Task to carry out: Quote exactly the lines from the line containing "const steel = new" to the line containing "bpy.context.view_layer.update()", both lines included, please, and nothing more.

>> START

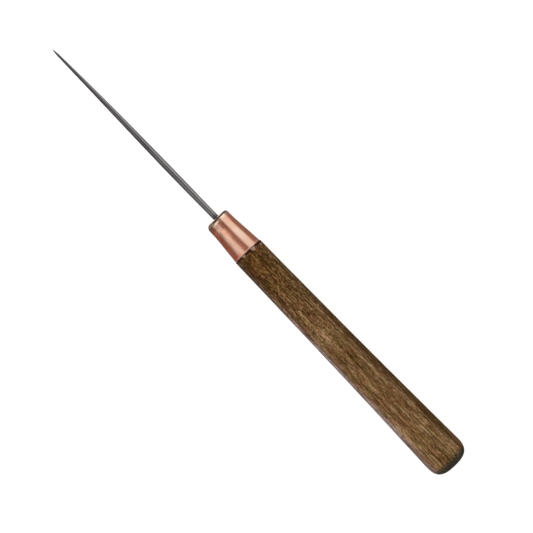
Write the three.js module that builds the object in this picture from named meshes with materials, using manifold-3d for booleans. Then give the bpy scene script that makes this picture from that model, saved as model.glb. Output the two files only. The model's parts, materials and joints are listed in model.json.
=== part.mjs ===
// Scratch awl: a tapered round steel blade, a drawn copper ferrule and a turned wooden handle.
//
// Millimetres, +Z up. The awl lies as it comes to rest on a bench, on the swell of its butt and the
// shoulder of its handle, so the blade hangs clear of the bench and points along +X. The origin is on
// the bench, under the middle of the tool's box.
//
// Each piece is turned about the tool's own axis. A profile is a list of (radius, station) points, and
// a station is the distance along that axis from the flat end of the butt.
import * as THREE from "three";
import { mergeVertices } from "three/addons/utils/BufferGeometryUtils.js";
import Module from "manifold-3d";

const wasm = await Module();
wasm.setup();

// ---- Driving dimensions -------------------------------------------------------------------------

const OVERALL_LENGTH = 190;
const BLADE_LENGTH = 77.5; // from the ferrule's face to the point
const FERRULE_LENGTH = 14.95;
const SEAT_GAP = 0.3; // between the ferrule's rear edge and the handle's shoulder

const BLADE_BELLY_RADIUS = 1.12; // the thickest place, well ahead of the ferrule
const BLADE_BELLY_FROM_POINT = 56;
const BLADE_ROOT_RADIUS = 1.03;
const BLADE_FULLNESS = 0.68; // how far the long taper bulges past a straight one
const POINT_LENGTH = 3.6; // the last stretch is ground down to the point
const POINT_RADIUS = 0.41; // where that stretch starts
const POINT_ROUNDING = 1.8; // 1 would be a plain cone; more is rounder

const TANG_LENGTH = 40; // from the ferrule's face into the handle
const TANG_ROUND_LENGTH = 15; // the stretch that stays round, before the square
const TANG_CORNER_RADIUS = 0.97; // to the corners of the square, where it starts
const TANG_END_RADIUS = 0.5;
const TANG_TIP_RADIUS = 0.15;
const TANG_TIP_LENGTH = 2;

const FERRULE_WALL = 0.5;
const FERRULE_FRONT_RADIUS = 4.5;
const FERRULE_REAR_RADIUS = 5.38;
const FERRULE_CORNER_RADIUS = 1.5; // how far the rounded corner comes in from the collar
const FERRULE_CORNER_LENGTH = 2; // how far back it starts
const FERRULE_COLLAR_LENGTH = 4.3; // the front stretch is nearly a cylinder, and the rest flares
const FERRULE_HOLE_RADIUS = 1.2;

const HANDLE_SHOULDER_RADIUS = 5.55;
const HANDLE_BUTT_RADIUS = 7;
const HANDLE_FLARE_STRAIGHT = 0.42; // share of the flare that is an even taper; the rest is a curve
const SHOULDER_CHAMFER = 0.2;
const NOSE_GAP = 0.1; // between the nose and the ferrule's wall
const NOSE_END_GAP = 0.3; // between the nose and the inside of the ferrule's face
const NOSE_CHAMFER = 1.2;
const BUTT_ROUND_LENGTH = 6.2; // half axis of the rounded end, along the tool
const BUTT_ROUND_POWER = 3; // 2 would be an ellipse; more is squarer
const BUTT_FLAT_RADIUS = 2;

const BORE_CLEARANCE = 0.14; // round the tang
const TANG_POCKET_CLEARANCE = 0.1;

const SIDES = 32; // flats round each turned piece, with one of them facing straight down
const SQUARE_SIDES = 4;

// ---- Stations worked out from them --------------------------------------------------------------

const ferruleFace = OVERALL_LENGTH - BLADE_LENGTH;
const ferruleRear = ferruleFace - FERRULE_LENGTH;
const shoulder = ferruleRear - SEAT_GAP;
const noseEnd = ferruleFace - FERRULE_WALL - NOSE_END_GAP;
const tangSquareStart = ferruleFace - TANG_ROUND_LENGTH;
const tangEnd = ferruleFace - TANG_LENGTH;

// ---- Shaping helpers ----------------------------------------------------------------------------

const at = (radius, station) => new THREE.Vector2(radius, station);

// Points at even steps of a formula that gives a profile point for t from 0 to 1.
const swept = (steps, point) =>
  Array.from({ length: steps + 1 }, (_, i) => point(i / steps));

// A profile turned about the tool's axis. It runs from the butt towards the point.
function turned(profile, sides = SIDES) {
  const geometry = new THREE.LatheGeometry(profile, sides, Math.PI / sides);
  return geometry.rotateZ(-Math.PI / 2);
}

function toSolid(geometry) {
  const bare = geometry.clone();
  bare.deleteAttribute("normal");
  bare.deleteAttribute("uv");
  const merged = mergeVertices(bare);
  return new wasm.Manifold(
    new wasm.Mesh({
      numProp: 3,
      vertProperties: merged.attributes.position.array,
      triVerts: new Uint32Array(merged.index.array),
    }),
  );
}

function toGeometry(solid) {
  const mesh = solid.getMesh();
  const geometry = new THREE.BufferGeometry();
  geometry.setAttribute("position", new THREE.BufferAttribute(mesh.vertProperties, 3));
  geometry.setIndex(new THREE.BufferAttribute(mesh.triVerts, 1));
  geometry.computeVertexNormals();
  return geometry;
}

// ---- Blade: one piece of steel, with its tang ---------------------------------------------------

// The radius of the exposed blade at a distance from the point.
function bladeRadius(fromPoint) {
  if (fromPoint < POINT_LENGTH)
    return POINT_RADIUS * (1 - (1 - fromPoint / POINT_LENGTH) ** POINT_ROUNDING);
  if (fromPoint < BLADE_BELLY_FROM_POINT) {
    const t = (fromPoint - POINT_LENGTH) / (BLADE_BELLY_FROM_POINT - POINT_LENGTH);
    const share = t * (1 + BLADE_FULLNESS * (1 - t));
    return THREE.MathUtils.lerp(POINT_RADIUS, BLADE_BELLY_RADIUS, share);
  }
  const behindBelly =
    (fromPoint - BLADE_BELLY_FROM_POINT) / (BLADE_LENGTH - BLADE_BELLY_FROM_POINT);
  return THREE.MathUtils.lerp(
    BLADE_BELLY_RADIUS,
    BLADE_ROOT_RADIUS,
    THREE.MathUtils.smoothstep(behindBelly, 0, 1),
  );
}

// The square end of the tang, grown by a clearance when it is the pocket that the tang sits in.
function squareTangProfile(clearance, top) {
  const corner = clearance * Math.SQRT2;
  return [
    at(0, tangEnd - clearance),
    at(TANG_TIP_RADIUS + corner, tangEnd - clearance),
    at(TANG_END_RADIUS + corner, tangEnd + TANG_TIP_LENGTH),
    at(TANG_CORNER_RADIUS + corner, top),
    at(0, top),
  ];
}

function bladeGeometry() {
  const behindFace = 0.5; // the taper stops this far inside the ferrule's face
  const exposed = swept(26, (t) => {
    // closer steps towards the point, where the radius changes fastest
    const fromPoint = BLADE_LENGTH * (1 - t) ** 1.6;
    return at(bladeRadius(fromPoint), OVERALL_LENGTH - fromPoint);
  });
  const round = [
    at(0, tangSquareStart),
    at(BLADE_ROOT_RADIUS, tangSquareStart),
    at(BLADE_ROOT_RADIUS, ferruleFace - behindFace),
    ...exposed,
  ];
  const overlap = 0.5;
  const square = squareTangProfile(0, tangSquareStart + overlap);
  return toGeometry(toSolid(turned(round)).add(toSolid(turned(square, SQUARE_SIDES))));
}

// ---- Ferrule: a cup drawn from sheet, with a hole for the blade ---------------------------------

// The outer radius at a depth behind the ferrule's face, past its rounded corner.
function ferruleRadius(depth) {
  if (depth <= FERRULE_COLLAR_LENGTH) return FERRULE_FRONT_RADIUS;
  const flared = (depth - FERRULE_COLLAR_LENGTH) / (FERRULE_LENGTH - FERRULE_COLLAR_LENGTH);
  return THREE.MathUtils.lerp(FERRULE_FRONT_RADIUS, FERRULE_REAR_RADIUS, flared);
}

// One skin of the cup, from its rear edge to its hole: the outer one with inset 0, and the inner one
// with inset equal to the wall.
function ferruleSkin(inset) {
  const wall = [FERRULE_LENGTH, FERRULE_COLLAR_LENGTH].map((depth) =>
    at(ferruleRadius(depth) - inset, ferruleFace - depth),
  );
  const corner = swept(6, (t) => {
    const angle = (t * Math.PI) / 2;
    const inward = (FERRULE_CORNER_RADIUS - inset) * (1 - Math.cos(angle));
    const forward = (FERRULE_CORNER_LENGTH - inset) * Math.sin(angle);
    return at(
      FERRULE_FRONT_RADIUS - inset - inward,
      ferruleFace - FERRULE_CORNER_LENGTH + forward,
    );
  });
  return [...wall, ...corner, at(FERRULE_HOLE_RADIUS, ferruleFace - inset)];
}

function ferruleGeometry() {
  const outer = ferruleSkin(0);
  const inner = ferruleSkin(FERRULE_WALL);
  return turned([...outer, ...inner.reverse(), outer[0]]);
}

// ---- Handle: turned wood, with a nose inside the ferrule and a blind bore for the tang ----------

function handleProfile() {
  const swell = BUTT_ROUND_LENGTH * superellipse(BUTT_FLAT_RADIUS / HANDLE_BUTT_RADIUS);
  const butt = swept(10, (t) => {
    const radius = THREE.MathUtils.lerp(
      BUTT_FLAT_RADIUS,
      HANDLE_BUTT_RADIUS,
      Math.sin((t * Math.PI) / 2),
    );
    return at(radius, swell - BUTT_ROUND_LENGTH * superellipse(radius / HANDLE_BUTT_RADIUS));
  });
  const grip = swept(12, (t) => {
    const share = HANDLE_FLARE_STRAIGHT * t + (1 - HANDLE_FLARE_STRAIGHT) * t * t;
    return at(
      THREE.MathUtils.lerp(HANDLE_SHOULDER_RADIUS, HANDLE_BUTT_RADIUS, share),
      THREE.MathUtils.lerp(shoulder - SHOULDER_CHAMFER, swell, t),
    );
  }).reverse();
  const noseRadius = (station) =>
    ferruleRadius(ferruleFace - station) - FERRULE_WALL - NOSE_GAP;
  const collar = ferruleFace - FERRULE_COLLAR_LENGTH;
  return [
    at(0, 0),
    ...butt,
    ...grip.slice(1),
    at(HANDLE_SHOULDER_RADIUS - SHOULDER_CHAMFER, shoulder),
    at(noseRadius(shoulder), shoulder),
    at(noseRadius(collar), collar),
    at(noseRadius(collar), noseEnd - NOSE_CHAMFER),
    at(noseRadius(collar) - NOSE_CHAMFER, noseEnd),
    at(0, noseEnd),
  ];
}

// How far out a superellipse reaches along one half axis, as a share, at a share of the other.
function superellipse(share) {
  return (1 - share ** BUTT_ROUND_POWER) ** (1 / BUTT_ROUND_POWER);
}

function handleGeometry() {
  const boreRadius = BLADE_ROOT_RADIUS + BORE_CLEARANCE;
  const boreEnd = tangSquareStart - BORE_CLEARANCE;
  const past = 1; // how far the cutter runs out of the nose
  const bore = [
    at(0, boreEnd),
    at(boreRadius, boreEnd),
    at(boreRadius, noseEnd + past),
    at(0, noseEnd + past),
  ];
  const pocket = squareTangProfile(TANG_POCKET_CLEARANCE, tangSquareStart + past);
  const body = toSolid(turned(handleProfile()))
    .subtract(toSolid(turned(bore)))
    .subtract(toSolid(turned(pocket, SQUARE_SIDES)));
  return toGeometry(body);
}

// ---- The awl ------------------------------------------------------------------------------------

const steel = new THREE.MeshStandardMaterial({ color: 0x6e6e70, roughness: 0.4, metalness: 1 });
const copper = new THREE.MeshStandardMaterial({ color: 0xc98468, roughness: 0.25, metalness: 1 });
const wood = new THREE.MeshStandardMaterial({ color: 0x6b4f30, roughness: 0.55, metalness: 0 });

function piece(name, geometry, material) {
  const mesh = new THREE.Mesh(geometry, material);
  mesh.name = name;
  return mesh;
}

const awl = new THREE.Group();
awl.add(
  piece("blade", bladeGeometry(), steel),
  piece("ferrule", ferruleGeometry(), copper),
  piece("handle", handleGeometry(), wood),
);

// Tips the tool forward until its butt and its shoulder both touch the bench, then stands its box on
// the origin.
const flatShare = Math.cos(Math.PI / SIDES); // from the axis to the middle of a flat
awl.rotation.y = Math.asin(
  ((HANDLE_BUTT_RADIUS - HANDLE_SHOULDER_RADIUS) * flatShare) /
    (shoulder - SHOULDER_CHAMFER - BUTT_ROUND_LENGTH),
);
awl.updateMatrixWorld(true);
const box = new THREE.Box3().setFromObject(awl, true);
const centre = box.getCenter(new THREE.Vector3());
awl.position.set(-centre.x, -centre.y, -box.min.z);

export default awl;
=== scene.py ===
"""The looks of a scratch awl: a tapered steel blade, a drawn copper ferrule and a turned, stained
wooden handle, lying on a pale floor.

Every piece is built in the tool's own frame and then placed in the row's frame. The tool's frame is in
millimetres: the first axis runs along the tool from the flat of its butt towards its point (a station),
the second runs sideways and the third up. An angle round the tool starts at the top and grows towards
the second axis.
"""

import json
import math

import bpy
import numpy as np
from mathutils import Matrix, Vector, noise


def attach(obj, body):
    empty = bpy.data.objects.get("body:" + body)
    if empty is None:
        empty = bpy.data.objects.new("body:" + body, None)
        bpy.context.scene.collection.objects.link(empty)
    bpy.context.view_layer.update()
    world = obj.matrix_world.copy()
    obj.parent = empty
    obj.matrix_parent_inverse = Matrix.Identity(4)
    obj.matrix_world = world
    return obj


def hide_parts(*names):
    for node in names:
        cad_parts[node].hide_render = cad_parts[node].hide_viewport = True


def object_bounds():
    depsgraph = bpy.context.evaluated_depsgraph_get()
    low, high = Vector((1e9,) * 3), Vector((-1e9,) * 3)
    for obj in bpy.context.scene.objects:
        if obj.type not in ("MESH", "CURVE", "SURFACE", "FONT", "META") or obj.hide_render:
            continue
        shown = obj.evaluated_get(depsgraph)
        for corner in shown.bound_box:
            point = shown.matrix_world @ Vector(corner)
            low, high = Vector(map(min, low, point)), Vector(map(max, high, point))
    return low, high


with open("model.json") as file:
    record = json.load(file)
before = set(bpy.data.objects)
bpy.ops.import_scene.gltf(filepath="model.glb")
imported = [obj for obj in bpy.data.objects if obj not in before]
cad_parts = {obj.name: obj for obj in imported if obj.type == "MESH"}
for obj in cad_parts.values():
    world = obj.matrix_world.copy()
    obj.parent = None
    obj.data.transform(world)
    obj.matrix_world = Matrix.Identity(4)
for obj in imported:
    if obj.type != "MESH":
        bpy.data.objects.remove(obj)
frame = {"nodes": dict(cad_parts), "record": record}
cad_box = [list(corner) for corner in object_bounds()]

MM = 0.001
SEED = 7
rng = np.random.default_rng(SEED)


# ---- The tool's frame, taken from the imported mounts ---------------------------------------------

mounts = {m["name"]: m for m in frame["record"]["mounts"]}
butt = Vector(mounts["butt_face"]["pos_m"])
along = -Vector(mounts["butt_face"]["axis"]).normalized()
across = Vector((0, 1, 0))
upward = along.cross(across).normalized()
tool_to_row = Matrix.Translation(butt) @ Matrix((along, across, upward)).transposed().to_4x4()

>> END

Solution to this exercise:
const steel = new THREE.MeshStandardMaterial({ color: 0x6e6e70, roughness: 0.4, metalness: 1 });
const copper = new THREE.MeshStandardMaterial({ color: 0xc98468, roughness: 0.25, metalness: 1 });
const wood = new THREE.MeshStandardMaterial({ color: 0x6b4f30, roughness: 0.55, metalness: 0 });

function piece(name, geometry, material) {
  const mesh = new THREE.Mesh(geometry, material);
  mesh.name = name;
  return mesh;
}

const awl = new THREE.Group();
awl.add(
  piece("blade", bladeGeometry(), steel),
  piece("ferrule", ferruleGeometry(), copper),
  piece("handle", handleGeometry(), wood),
);

// Tips the tool forward until its butt and its shoulder both touch the bench, then stands its box on
// the origin.
const flatShare = Math.cos(Math.PI / SIDES); // from the axis to the middle of a flat
awl.rotation.y = Math.asin(
  ((HANDLE_BUTT_RADIUS - HANDLE_SHOULDER_RADIUS) * flatShare) /
    (shoulder - SHOULDER_CHAMFER - BUTT_ROUND_LENGTH),
);
awl.updateMatrixWorld(true);
const box = new THREE.Box3().setFromObject(awl, true);
const centre = box.getCenter(new THREE.Vector3());
awl.position.set(-centre.x, -centre.y, -box.min.z);

export default awl;
=== scene.py ===
"""The looks of a scratch awl: a tapered steel blade, a drawn copper ferrule and a turned, stained
wooden handle, lying on a pale floor.

Every piece is built in the tool's own frame and then placed in the row's frame. The tool's frame is in
millimetres: the first axis runs along the tool from the flat of its butt towards its point (a station),
the second runs sideways and the third up. An angle round the tool starts at the top and grows towards
the second axis.
"""

import json
import math

import bpy
import numpy as np
from mathutils import Matrix, Vector, noise


def attach(obj, body):
    empty = bpy.data.objects.get("body:" + body)
    if empty is None:
        empty = bpy.data.objects.new("body:" + body, None)
        bpy.context.scene.collection.objects.link(empty)
    bpy.context.view_layer.update()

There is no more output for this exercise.